[Data items]

....................

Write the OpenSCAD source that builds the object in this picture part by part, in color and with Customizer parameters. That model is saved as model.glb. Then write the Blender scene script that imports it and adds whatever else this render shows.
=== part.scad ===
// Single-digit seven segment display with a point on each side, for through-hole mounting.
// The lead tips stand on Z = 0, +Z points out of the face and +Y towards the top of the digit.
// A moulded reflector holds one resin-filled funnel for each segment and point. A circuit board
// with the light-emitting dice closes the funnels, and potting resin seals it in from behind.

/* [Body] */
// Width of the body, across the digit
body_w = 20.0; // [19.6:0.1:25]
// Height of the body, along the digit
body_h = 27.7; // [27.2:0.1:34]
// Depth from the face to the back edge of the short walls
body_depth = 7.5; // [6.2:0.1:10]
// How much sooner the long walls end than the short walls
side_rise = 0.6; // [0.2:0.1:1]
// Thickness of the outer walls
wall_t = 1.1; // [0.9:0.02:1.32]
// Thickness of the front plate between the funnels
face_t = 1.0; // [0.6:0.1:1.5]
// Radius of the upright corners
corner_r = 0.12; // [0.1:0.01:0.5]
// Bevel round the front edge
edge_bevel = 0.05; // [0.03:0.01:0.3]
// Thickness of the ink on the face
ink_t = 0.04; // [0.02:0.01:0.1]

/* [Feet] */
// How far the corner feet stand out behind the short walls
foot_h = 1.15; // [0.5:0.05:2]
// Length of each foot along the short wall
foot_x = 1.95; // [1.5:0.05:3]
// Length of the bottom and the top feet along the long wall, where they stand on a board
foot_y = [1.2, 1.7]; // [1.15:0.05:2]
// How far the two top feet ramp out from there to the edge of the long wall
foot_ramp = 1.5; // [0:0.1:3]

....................

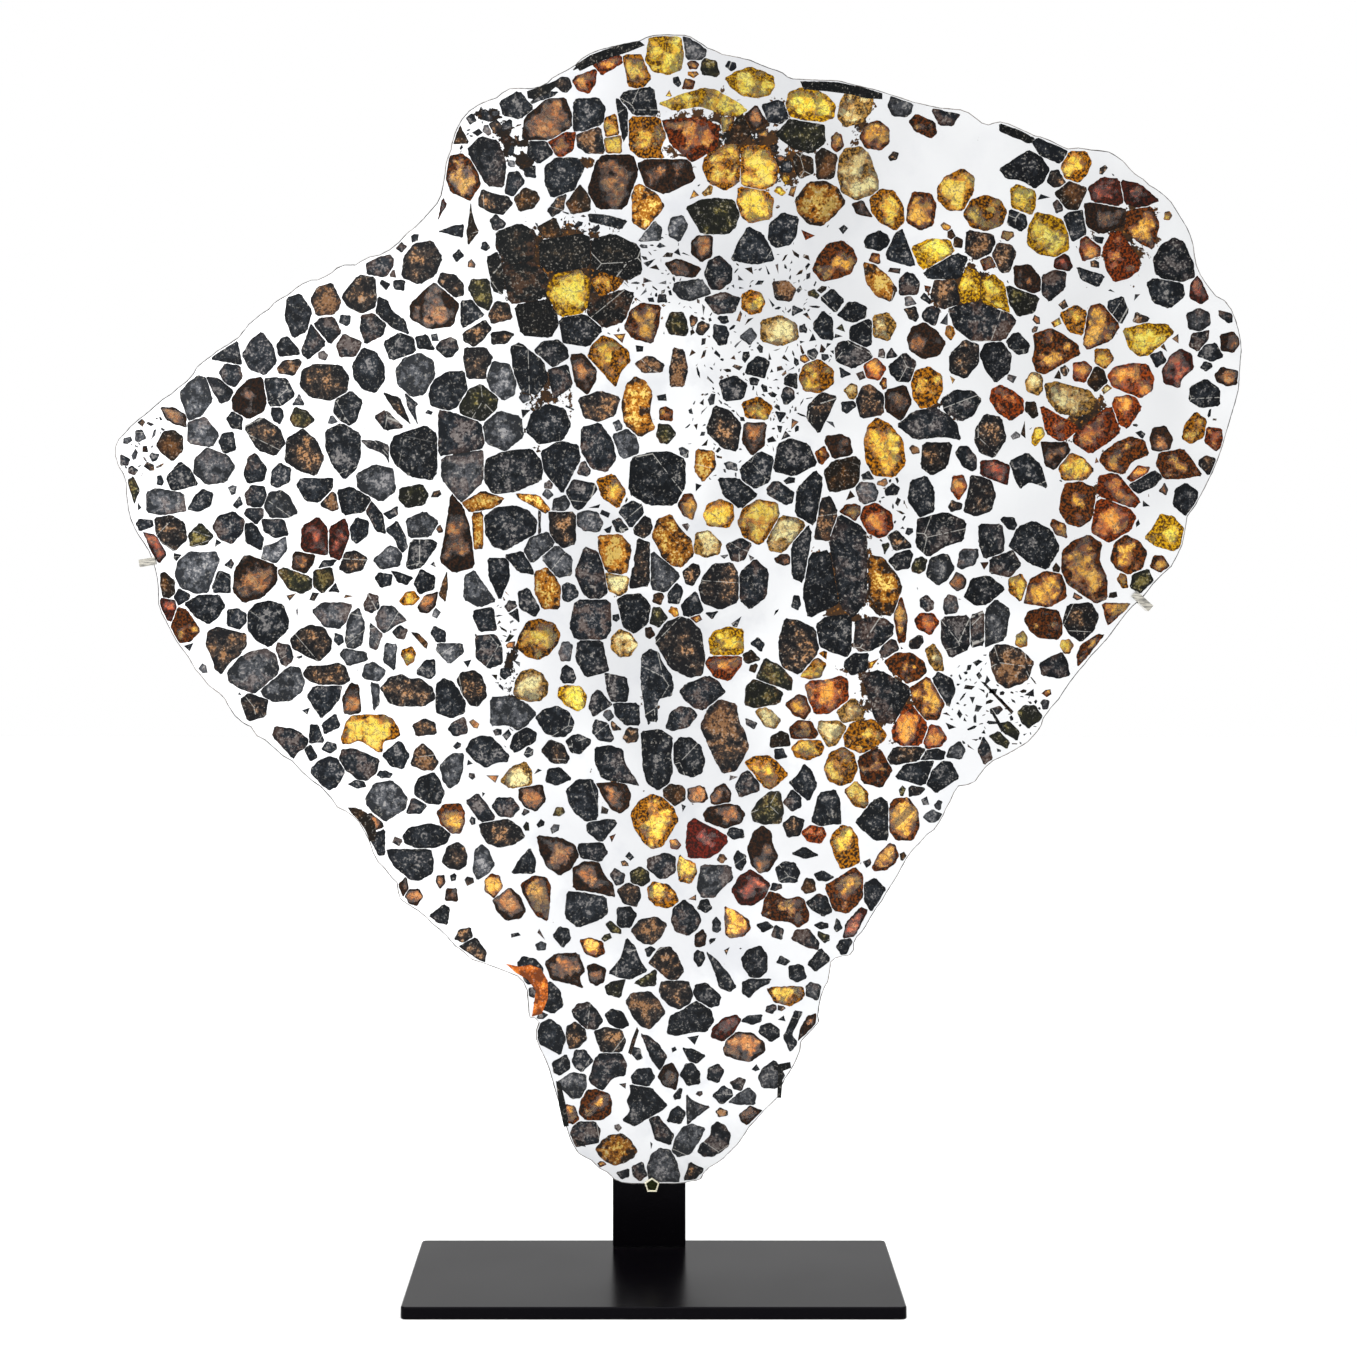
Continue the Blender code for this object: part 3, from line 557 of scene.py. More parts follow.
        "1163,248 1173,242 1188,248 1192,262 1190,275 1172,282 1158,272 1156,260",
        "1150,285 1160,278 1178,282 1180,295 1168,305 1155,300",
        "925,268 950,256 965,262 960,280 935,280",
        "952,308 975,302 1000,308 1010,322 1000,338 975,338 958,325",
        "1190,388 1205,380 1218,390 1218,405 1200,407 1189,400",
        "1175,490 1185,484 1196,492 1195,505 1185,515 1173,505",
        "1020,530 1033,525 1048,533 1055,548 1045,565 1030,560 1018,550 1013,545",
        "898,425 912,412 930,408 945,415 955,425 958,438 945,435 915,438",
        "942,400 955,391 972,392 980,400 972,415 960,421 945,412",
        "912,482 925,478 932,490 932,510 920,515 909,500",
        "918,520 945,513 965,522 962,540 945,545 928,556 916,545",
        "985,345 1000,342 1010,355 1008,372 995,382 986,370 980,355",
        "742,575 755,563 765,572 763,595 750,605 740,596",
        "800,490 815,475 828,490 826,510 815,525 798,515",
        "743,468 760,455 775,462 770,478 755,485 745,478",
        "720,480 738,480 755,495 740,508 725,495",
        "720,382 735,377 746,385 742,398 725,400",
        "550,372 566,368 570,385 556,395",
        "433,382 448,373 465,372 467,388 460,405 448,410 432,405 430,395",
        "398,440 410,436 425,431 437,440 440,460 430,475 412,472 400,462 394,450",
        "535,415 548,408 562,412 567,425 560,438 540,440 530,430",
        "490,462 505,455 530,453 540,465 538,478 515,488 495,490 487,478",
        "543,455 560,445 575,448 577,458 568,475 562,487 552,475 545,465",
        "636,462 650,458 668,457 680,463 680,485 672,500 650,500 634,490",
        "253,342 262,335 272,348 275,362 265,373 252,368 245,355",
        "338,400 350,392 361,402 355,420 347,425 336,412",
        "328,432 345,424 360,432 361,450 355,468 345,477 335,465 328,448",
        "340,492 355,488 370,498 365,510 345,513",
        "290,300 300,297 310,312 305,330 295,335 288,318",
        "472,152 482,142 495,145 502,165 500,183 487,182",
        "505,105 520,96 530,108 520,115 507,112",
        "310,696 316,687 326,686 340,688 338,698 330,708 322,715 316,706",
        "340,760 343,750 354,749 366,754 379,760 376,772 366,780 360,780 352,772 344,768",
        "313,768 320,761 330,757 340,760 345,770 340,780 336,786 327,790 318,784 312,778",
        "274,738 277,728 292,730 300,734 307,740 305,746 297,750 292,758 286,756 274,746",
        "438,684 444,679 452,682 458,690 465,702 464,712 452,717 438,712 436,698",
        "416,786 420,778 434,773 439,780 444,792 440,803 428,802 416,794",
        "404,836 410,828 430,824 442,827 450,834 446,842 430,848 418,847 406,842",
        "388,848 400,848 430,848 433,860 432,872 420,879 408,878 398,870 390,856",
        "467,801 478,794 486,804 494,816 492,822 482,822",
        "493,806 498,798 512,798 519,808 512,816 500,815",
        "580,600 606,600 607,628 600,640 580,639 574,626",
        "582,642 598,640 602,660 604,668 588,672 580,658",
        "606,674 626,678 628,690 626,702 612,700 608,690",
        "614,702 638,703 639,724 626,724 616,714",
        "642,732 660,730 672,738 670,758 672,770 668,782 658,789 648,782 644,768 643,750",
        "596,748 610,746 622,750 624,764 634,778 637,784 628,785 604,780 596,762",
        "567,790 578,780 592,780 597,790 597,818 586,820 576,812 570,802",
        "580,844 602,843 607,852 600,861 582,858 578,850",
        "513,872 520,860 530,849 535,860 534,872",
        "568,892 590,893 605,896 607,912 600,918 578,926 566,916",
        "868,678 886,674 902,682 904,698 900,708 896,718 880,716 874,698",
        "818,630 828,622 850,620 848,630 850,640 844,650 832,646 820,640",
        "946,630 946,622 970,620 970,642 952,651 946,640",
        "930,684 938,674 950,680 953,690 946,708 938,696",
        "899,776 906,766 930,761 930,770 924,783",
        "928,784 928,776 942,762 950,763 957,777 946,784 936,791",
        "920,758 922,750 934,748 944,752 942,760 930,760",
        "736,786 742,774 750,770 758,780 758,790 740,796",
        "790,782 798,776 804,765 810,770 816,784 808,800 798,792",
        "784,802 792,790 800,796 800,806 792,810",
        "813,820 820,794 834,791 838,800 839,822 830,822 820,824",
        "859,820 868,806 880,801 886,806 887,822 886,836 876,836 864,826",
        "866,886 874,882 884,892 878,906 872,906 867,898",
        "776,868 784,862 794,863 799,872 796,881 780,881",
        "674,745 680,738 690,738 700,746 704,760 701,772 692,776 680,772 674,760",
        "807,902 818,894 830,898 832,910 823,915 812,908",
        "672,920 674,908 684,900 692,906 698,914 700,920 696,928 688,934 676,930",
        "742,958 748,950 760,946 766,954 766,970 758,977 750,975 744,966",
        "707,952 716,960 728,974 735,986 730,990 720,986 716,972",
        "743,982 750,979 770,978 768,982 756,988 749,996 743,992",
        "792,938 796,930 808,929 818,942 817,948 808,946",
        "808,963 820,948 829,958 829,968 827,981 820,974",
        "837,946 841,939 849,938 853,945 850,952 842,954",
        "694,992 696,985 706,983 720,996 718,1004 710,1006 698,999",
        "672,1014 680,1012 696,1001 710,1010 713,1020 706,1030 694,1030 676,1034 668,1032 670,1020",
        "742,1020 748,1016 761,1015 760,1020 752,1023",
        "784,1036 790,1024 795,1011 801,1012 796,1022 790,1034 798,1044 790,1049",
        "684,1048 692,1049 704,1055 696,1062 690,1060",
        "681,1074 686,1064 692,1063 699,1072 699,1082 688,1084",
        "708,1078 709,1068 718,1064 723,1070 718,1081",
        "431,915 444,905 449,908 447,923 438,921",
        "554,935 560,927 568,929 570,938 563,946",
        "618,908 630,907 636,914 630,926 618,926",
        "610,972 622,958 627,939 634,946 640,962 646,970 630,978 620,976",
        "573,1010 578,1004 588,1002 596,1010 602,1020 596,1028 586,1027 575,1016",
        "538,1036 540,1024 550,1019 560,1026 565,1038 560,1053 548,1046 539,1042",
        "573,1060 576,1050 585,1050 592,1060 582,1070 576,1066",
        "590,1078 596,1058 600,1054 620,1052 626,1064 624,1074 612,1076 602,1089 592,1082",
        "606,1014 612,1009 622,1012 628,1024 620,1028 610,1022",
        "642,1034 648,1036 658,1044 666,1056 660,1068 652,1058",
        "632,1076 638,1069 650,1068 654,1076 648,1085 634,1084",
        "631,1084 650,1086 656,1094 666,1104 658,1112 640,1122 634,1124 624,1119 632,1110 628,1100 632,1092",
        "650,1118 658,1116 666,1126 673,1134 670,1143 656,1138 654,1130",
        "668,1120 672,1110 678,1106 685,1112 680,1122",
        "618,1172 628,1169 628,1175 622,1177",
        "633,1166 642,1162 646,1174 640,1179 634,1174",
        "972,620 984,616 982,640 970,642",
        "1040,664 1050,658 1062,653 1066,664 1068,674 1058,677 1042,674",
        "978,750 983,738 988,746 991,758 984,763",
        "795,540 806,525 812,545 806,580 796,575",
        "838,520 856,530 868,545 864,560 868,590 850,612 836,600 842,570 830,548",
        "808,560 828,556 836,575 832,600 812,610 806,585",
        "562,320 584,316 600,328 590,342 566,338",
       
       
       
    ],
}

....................

Task requirements = Repeat word for word the stretch of lines from the one with "Write the OpenSCAD" down to the one with "ink_t = 0.04; // [0.02:0.01:0.1]", both included.

Task answer =
Write the OpenSCAD source that builds the object in this picture part by part, in color and with Customizer parameters. That model is saved as model.glb. Then write the Blender scene script that imports it and adds whatever else this render shows.
=== part.scad ===
// Single-digit seven segment display with a point on each side, for through-hole mounting.
// The lead tips stand on Z = 0, +Z points out of the face and +Y towards the top of the digit.
// A moulded reflector holds one resin-filled funnel for each segment and point. A circuit board
// with the light-emitting dice closes the funnels, and potting resin seals it in from behind.

/* [Body] */
// Width of the body, across the digit
body_w = 20.0; // [19.6:0.1:25]
// Height of the body, along the digit
body_h = 27.7; // [27.2:0.1:34]
// Depth from the face to the back edge of the short walls
body_depth = 7.5; // [6.2:0.1:10]
// How much sooner the long walls end than the short walls
side_rise = 0.6; // [0.2:0.1:1]
// Thickness of the outer walls
wall_t = 1.1; // [0.9:0.02:1.32]
// Thickness of the front plate between the funnels
face_t = 1.0; // [0.6:0.1:1.5]
// Radius of the upright corners
corner_r = 0.12; // [0.1:0.01:0.5]
// Bevel round the front edge
edge_bevel = 0.05; // [0.03:0.01:0.3]
// Thickness of the ink on the face
ink_t = 0.04; // [0.02:0.01:0.1]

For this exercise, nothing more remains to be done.